In seasons of grief and pain, we cry out for Jesus to come to us as Healer. "Come, Lord," we cry, "as Deliverer and take away this pain!" But so often, like with Mary, it is in that place that Jesus wants to come to us as Teacher. Not as Answer Giver but as Teacher. For the best teachers don't give answers - they stir up the heart by asking us questions that cause our hearts to think beyond the surface. Jesus wants to step into our questions, he wants to step into our grief as Teacher. He calls to us in the midst of it to come and learn from Him (Matthew 11:29) There is a lesson there in the pain and grief, so don't rush away from it: close your eyes and hear the Teacher calling you by name.


Too many Christians believe that healing means never hurting and this is simply denying the truth. The truth is that life will never be completely free from hurt until Jesus returns, especially hurts that involve loss. Sure, the wound becomes a scar. Sure, Lazarus get resurrected in the end. But when we find Jesus as the Teacher in the midst of that pain, not denying the pain, a different kind of healing comes. We get healed, not always from the hurt, but from the ability of that hurt to hinder us and define us. And here we learn that worship doesn't simply look like alabaster jars being poured out at His feet: it also looks like grief, despair, and anger being offered there. I think that Mary's tears at Jesus' feet there at the graveside of her brother meant just as much, if not more than, her alabaster box. For here it cost her more. More than a dowry. More than the price of the perfume. Here it cost her her honest vulnerability. Here it made her face the very One that disappointed her. And there - Jesus wept with her.

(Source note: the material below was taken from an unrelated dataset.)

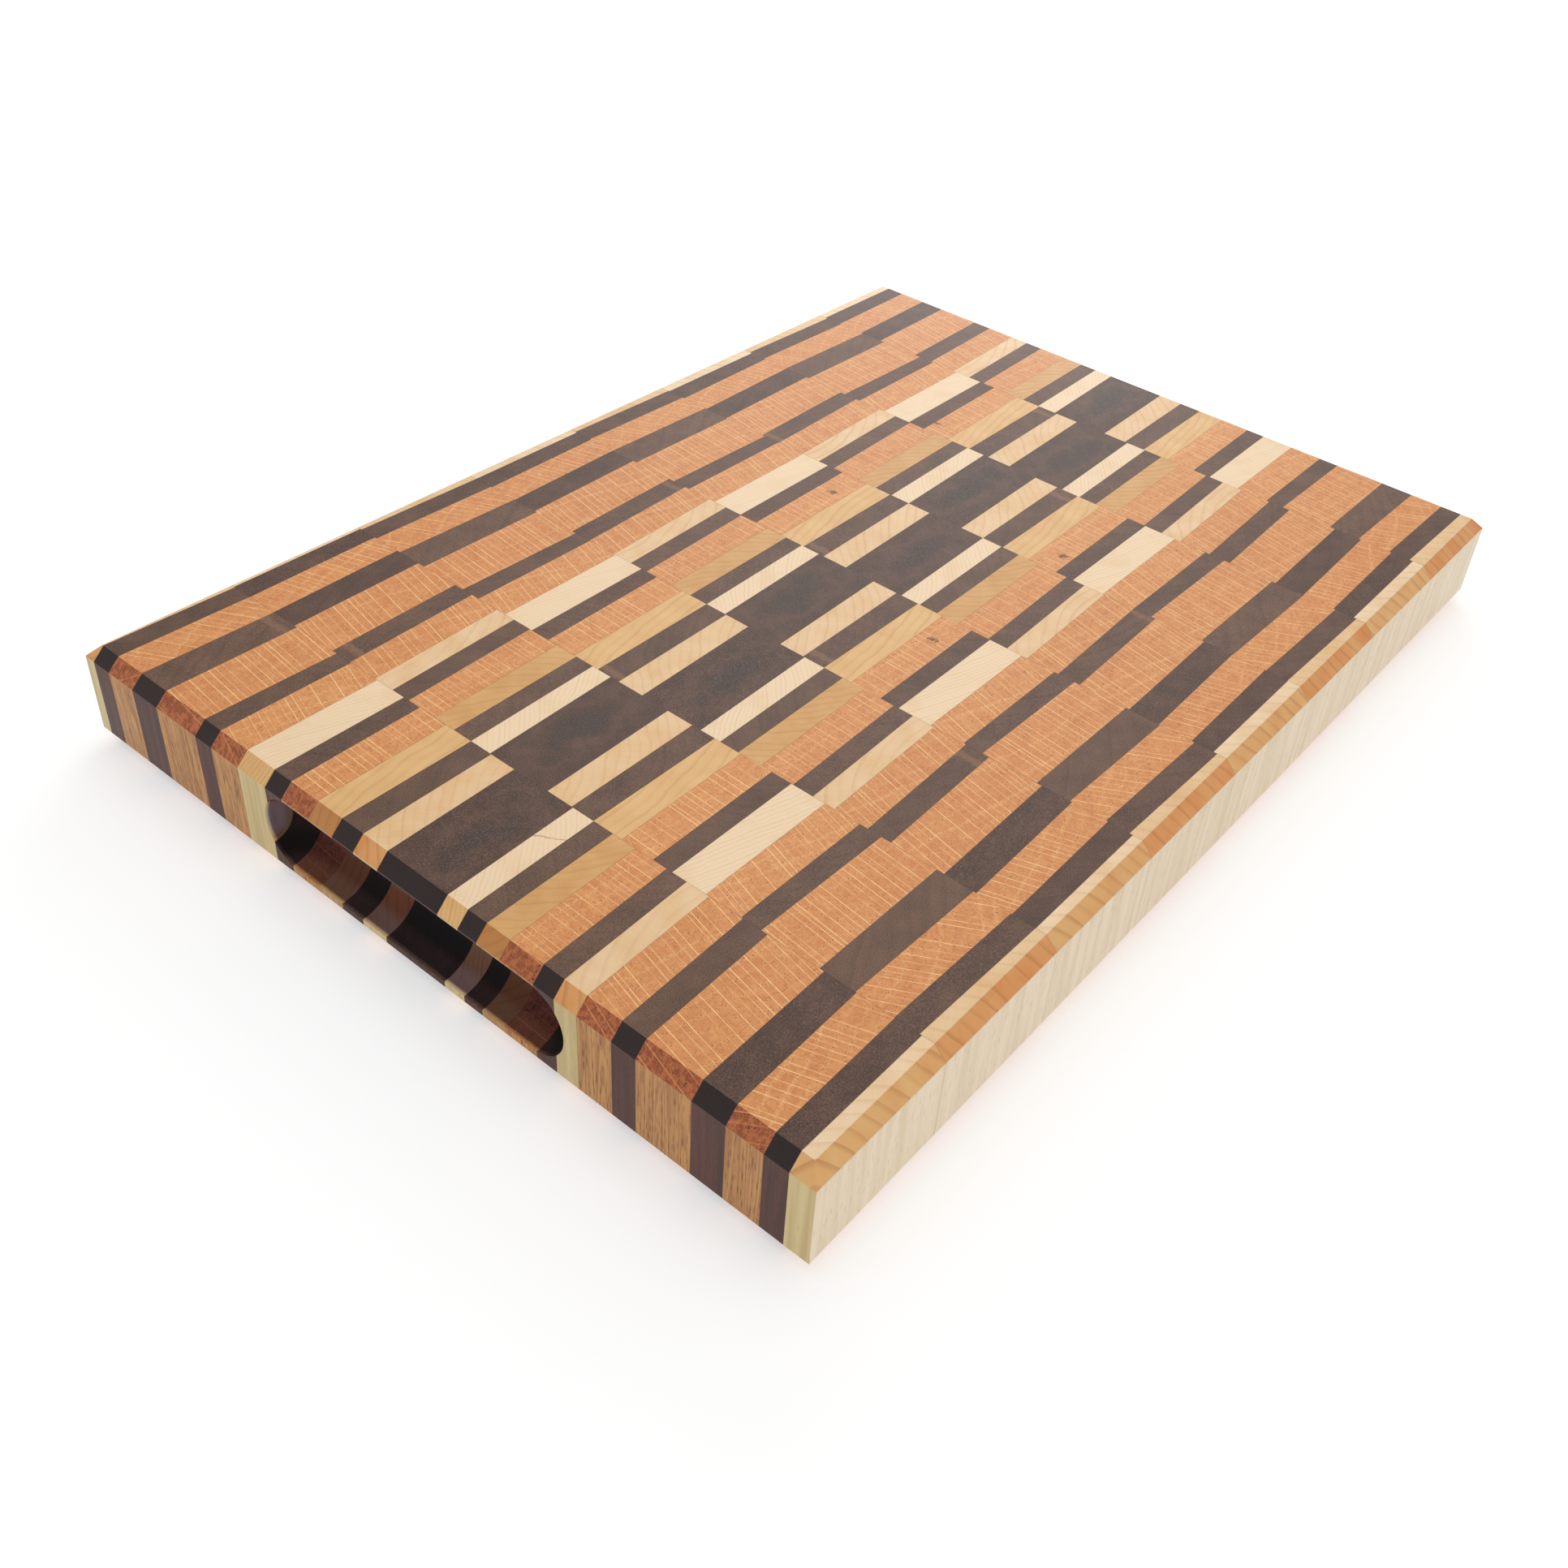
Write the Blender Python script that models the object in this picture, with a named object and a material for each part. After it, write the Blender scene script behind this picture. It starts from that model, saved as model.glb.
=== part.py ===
"""An end-grain cutting board. Strips of four woods are glued into a panel, the panel is crosscut into
slices, and every other slice is turned end for end before the slices are glued side by side. The block
is then trimmed, its edges are chamfered and a finger groove is cut in each end.

Blocks of one wood that meet across the glue lines between slices make one zigzag band. The blocks of the
checkerboard either side of the middle, and the end blocks that the grooves cut, stay separate. X runs
along the slices, Y along the board, and the underside is at Z = 0 with its middle at the origin."""

import math

import bmesh
import bpy

MM = 0.001

SLICES = 8
SLICE_WIDTH = 52.4 * MM
BOARD_WIDTH = 304.8 * MM
BOARD_THICKNESS = 37.8 * MM
CHAMFER = 4.3 * MM
GLUE_GAP = 0.3 * MM

GROOVE_LENGTH = 128 * MM
GROOVE_CUTTER_RADIUS = 13.1 * MM
GROOVE_DEPTH = 13.1 * MM
GROOVE_RAISED = 0.8 * MM  # how far its middle line is above the middle of the thickness
GROOVE_SHIFTED = 2.5 * MM  # how far its middle is to the right of the board's middle
GROOVE_END_SIDES = 16
GROOVE_NOSE_RINGS = 6

SLICES_STEP = 6.6 * MM  # how far the pattern's middle moves sideways from one slice to the next
TRIMMED_OFF_CENTRE = -1.7 * MM  # where the pattern's middle ends up once both sides are trimmed

EDGE = None  # an edge strip is ripped wide and ends at the trimmed side
STRIPS = (
    ("maple", EDGE),
    ("walnut", 8.3 * MM),
    ("oak", 12.9 * MM),
    ("walnut", 12.5 * MM),
    ("oak", 20.3 * MM),
    ("walnut", 7.6 * MM),
    ("oak", 13.1 * MM),
    ("maple", 12.9 * MM),
    ("walnut", 7.6 * MM),
    ("oak", 12.4 * MM),
    ("cherry", 11.2 * MM),
    ("walnut", 9.1 * MM),
    ("maple", 10.4 * MM),
    ("walnut", 25.1 * MM),
    ("maple", 8.3 * MM),
    ("walnut", 7.6 * MM),
    ("cherry", 9.2 * MM),
    ("oak", 12.5 * MM),
    ("walnut", 7.6 * MM),
    ("maple", 8.4 * MM),
    ("oak", 12.5 * MM),
    ("walnut", 8.7 * MM),
    ("oak", 19.5 * MM),
    ("walnut", 11.0 * MM),
    ("oak", 12.5 * MM),
    ("walnut", 8.3 * MM),
    ("maple", EDGE),
)
MIDDLE_STRIPS = (10, 18)  # the pattern's middle is halfway across these, which the slices line up by
CENTRE_COLUMN = 14
CHECKER_COLUMNS = (12, 13, 15, 16)  # their blocks don't meet the ones in the next slice
GROOVED_COLUMNS = range(10, 19)  # the grooves cut through these columns' end blocks
CENTRE_MEETING_STRIP = 12  # its blocks touch the corners of the centre ones in the next slices

OVERCUT = 5 * MM  # how far the rough pieces run past the finished surface
LENGTH = SLICES * SLICE_WIDTH

WOODS = {
    "walnut": ((0.082, 0.058, 0.047), 0.55),
    "oak": ((0.60, 0.28, 0.13), 0.60),
    "maple": ((0.80, 0.61, 0.38), 0.55),
    "cherry": ((0.62, 0.38, 0.17), 0.55),
}


def clear_scene():
    for obj in list(bpy.data.objects):
        bpy.data.objects.remove(obj)


def wood_material(name, colour, roughness):
    material = bpy.data.materials.new(name)
    material.use_nodes = True
    shader = material.node_tree.nodes["Principled BSDF"]
    shader.inputs["Base Color"].default_value = (*colour, 1.0)
    shader.inputs["Roughness"].default_value = roughness
    shader.inputs["Metallic"].default_value = 0.0
    material.diffuse_color = (*colour, 1.0)
    return material


def add_object(name, mesh_in_progress):
    bmesh.ops.recalc_face_normals(mesh_in_progress, faces=mesh_in_progress.faces)
    mesh = bpy.data.meshes.new(name)
    mesh_in_progress.to_mesh(mesh)
    mesh_in_progress.free()
    obj = bpy.data.objects.new(name, mesh)
    bpy.context.scene.collection.objects.link(obj)
    return obj


def as_cutter(obj):
    obj.hide_render = True
    obj.display_type = "WIRE"
    return obj


def add_boolean(obj, operation, other):
    modifier = obj.modifiers.new(operation.lower(), "BOOLEAN")
    modifier.operation = operation
    modifier.object = other
    modifier.solver = "EXACT"


def panel_joints():
    """Where each strip ends along a slice as first laid, from the pattern's middle, edge strips apart."""
    widths = [width for _, width in STRIPS[1:-1]]
    first, last = MIDDLE_STRIPS
    to_first = sum(widths[: first - 2])
    middle = to_first + sum(widths[first - 2 : last - 1]) / 2
    joints = [-middle]
    for width in widths:
        joints.append(joints[-1] + width)
    return joints


def slice_joints(row):
    """The strips' ends in a row's slice on the finished board. The even rows are turned end for end."""
    joints = panel_joints()
    if row % 2 == 0:
        joints = [-x for x in reversed(joints)]
    step = SLICES_STEP / 2 if row % 2 else -SLICES_STEP / 2
    trim = BOARD_WIDTH / 2 + OVERCUT
    return [-trim] + [x + step + TRIMMED_OFF_CENTRE for x in joints] + [trim]


def row_front(row):
    """Where a row starts along the board: its glue line, or clear of the end for the first row."""
    if row == 1:
        return -LENGTH / 2 - OVERCUT
    if row == SLICES + 1:
        return LENGTH / 2 + OVERCUT
    return (row - 1) * SLICE_WIDTH - LENGTH / 2


def piece_name(column, row):
    """Which piece a block belongs to."""
    wood = STRIPS[column - 1][0]
    if row in (1, SLICES) and column in GROOVED_COLUMNS:
        return f"{wood}_block_{column}_row_{row}"
    if column not in CHECKER_COLUMNS:
        return f"{wood}_band_{column}"
    strip = column if row % 2 else len(STRIPS) + 1 - column
    if strip == CENTRE_MEETING_STRIP:
        return f"{wood}_band_{CENTRE_COLUMN}"
    return f"{wood}_block_{column}_row_{row}"


def meetings(side, next_sides):
    """Where a block touches blocks of its own piece across a glue line, left to right."""
    gap = GLUE_GAP / 2
    spans = [(max(side[0], x[0]) + gap, min(side[1], x[1]) - gap) for x in next_sides]
    return sorted(span for span in spans if span[1] > span[0])


def add_rough_piece(name, blocks):
    """These blocks, each a column and a row, as one upright piece, taller than the board. Each block is
    half a glue line clear of its joints, and the glue line is bridged where two of them meet."""
    gap = GLUE_GAP / 2
    sides = {(column, row): slice_joints(row)[column - 1 : column + 1] for column, row in blocks}
    shape = bmesh.new()
    corners = {}

    def add_face(outline):
        verts = []
        for x, y in outline:
            key = (round(x, 7), round(y, 7))
            if key not in corners:
                corners[key] = shape.verts.new((x, y, -OVERCUT))
            if not verts or verts[-1] != corners[key]:
                verts.append(corners[key])
        if verts[0] == verts[-1]:
            verts.pop()
        return shape.faces.new(verts)

    base = []
    for (column, row), side in sides.items():
        front = row_front(row) + gap
        back = row_front(row + 1) - gap
        before = meetings(side, [sides[block] for block in sides if block[1] == row - 1])
        after = meetings(side, [sides[block] for block in sides if block[1] == row + 1])
        front_xs = [side[0] + gap, *(x for span in before for x in span), side[1] - gap]
        back_xs = [side[0] + gap, *(x for span in after for x in span), side[1] - gap]
        base.append(add_face([(x, front) for x in front_xs] + [(x, back) for x in back_xs[::-1]]))
        for left, right in after:
            far = back + GLUE_GAP
            base.append(add_face([(left, back), (right, back), (right, far), (left, far)]))
    top = bmesh.ops.extrude_face_region(shape, geom=base)["geom"]
    rise = (0, 0, BOARD_THICKNESS + 2 * OVERCUT)
    bmesh.ops.translate(shape, verts=[v for v in top if isinstance(v, bmesh.types.BMVert)], vec=rise)
    return add_object(name, shape)


def stadium(half_line, radius, height, y):
    """A ring of points round a straight line along X, with a half circle at each end."""
    points = []
    for end, start in ((half_line, -math.pi / 2), (-half_line, math.pi / 2)):
        for i in range(GROOVE_END_SIDES + 1):
            angle = start + math.pi * i / GROOVE_END_SIDES
            points.append((end + radius * math.cos(angle), y, height + radius * math.sin(angle)))
    return points


def add_groove_cutter():
    """What a round-nose cutter sweeps as it is fed straight in and moved along the front end."""
    radius = GROOVE_CUTTER_RADIUS
    half_line = GROOVE_LENGTH / 2 - radius
    height = BOARD_THICKNESS / 2 + GROOVE_RAISED
    nose_start = -LENGTH / 2 + GROOVE_DEPTH - radius
    rings = [(radius, min(-LENGTH / 2, nose_start) - OVERCUT)]
    for i in range(GROOVE_NOSE_RINGS):
        angle = math.pi / 2 * i / GROOVE_NOSE_RINGS
        rings.append((radius * math.cos(angle), nose_start + radius * math.sin(angle)))
    shape = bmesh.new()
    loops = []
    for ring_radius, y in rings:
        points = stadium(half_line, ring_radius, height, y)
        loops.append([shape.verts.new((x + GROOVE_SHIFTED, y, z)) for x, y, z in points])
    for outer, inner in zip(loops, loops[1:]):
        for i in range(len(outer)):
            j = (i + 1) % len(outer)
            shape.faces.new((outer[i], outer[j], inner[j], inner[i]))
    shape.faces.new(loops[0])
    tip_y = nose_start + radius
    right_tip = shape.verts.new((GROOVE_SHIFTED + half_line, tip_y, height))
    left_tip = shape.verts.new((GROOVE_SHIFTED - half_line, tip_y, height))
    last = loops[-1]
    half = GROOVE_END_SIDES + 1
    for i in range(GROOVE_END_SIDES):
        shape.faces.new((last[i], last[i + 1], right_tip))
        shape.faces.new((last[half + i], last[half + i + 1], left_tip))
    shape.faces.new((last[half - 1], last[half], left_tip, right_tip))
    shape.faces.new((last[-1], last[0], right_tip, left_tip))
    return as_cutter(add_object("groove_cutter_front", shape))


def add_finished_shape():
    """The finished board as one solid: a chamfered block with a finger groove in each end."""
    shape = bmesh.new()
    bmesh.ops.create_cube(shape, size=1.0)
    bmesh.ops.scale(shape, verts=shape.verts, vec=(BOARD_WIDTH, LENGTH, BOARD_THICKNESS))
    bmesh.ops.translate(shape, verts=shape.verts, vec=(0, 0, BOARD_THICKNESS / 2))
    upright = [e for e in shape.edges if abs(e.verts[0].co.z - e.verts[1].co.z) > CHAMFER]
    level = [e for e in shape.edges if e not in upright]
    bmesh.ops.bevel(shape, geom=level, offset=CHAMFER, segments=1, affect="EDGES")
    block = as_cutter(add_object("finished_shape", shape))
    front = add_groove_cutter()
    back = as_cutter(front.copy())
    back.name = "groove_cutter_back"
    back.rotation_euler.z = math.pi
    bpy.context.scene.collection.objects.link(back)
    add_boolean(block, "DIFFERENCE", front)
    add_boolean(block, "DIFFERENCE", back)
    return block


def build():
    clear_scene()
    materials = {name: wood_material(name, *look) for name, look in WOODS.items()}
    finished_shape = add_finished_shape()
    pieces = {}
    for column in range(1, len(STRIPS) + 1):
        for row in range(1, SLICES + 1):
            pieces.setdefault(piece_name(column, row), []).append((column, row))
    for name, blocks in pieces.items():
        piece = add_rough_piece(name, blocks)
        piece.data.materials.append(materials[name.split("_")[0]])
        add_boolean(piece, "INTERSECT", finished_shape)


build()
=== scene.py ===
"""The looks of an end-grain cutting board: every block is sawn out of the finished board where the glue lines
really run, and has its own wood, with rings round the pith of its plank, rays, pores and fibres."""

import math

import bmesh
import bpy
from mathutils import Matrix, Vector


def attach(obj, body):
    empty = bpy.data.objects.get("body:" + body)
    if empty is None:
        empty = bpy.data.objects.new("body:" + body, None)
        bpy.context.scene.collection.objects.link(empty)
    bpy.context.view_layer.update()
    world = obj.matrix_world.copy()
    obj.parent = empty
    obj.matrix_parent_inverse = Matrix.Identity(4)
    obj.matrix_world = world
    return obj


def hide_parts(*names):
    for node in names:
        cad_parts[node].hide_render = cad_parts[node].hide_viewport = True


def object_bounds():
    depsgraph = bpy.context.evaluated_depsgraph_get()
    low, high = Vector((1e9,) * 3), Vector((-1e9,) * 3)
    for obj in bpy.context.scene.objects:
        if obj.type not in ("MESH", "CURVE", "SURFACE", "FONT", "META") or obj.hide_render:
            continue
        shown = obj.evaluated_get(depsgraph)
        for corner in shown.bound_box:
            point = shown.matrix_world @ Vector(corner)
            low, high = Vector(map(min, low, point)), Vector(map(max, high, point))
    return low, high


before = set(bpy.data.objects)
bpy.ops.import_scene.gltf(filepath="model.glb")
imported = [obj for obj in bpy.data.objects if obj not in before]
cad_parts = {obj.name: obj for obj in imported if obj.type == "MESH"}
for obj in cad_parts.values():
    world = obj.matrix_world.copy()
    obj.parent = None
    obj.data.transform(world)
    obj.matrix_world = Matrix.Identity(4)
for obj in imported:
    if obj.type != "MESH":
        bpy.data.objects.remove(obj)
cad_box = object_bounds()

MM = 0.001

BOARD_LOW, BOARD_HIGH = (Vector(corner) for corner in cad_box)
BOARD_SIZE = BOARD_HIGH - BOARD_LOW
SLICES = 8
SLICE_WIDTH = BOARD_SIZE.y / SLICES
CHAMFER = 4.3 * MM
ARRIS = 0.3 * MM  # the sharp edges are taken off with fine paper
ARRIS_STEPS = 2
ARRIS_ANGLE = math.radians(35)  # the least angle that counts as a sharp edge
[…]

When we learn that worship is bringing everything to Jesus, not just songs and praise, but grief and sorrow, we find the Teacher there calling us by name. There we learn that He doesn’t answer all of our questions but he silences all of our doubts. He looks at us with tears in his eyes and says, “You may shed tears until your very last day, but go ahead - I catch every one of them and I weep with you”…and you BELIEVE Him. That’s the healing.


In my season of grief, I have found the courage to admit that I can have pain and promise, wounds and worship, hurts and healing, all in the same vessel. And if I listen closely, I can hear the Teacher call my name and trust that, although I may want Him to come to me as another, how He chooses to come in that moment is for my good. There is a lesson there. All He asks is that I come. So whether in sorrow at a graveside or whether in thanksgiving at a feast, my worship is all the same to Him.


And that's the lesson He wants to teach us.


He has come - just not always in the timing or in the way we expect.


There in your pain, the Teacher has come and He's calling for you. Now the question remains: will you let him teach you there?